Right - I drafted something with that approach, so I can clean it up and post it if that's preferable.

That's a more limiting approach IIUC because that would cut off all recursive analysis for the computeKnownBits calls within computeKnownBitsFromAssume(). The proposal here still allows recursion through other methods like computeKnownBitsFromOperator(), but only clips before we descend via another round of computeKnownBitsFromAssume().

nikic added a comment.Apr 15 2021, 1:17 PM

That does also suggest a possible alternative approach here, which is to do the same thing we do for phi nodes and do the recursive queries with MaxDepth-1.

Right - I drafted something with that approach, so I can clean it up and post it if that's preferable.

That's a more limiting approach IIUC because that would cut off all recursive analysis for the computeKnownBits calls within computeKnownBitsFromAssume(). The proposal here still allows recursion through other methods like computeKnownBitsFromOperator(), but only clips before we descend via another round of computeKnownBitsFromAssume().

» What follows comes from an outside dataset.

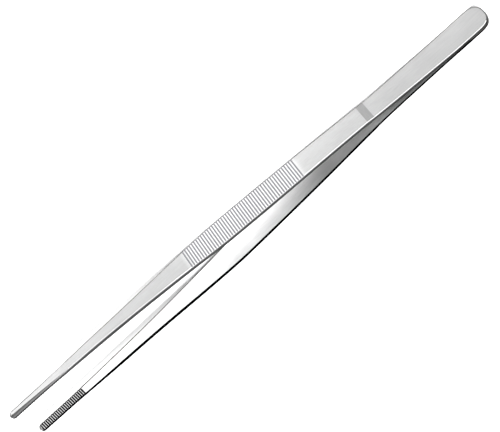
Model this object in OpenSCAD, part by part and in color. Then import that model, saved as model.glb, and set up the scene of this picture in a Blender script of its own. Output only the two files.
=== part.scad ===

I think both variants would perform similarly in practice, because these recursive known bits calls are mostly just unnecessary over-generalization. In practice, we expect assume patterns to be things like (a & 15) == 0 to say that a value is aligned, not (a & k1) == k2, where we happen to be able to infer something based on known bits in k1 and k2.

As I don't expect either variant to have much practical impact, I'd be okay either way, but prefer the option you implemented in this patch, because it also gets rid of the assume exclusion mechanism. That's a nice cleanup.

This revision was landed with ongoing or failed builds.Apr 16 2021, 5:46 AM
This revision was automatically updated to reflect the committed changes.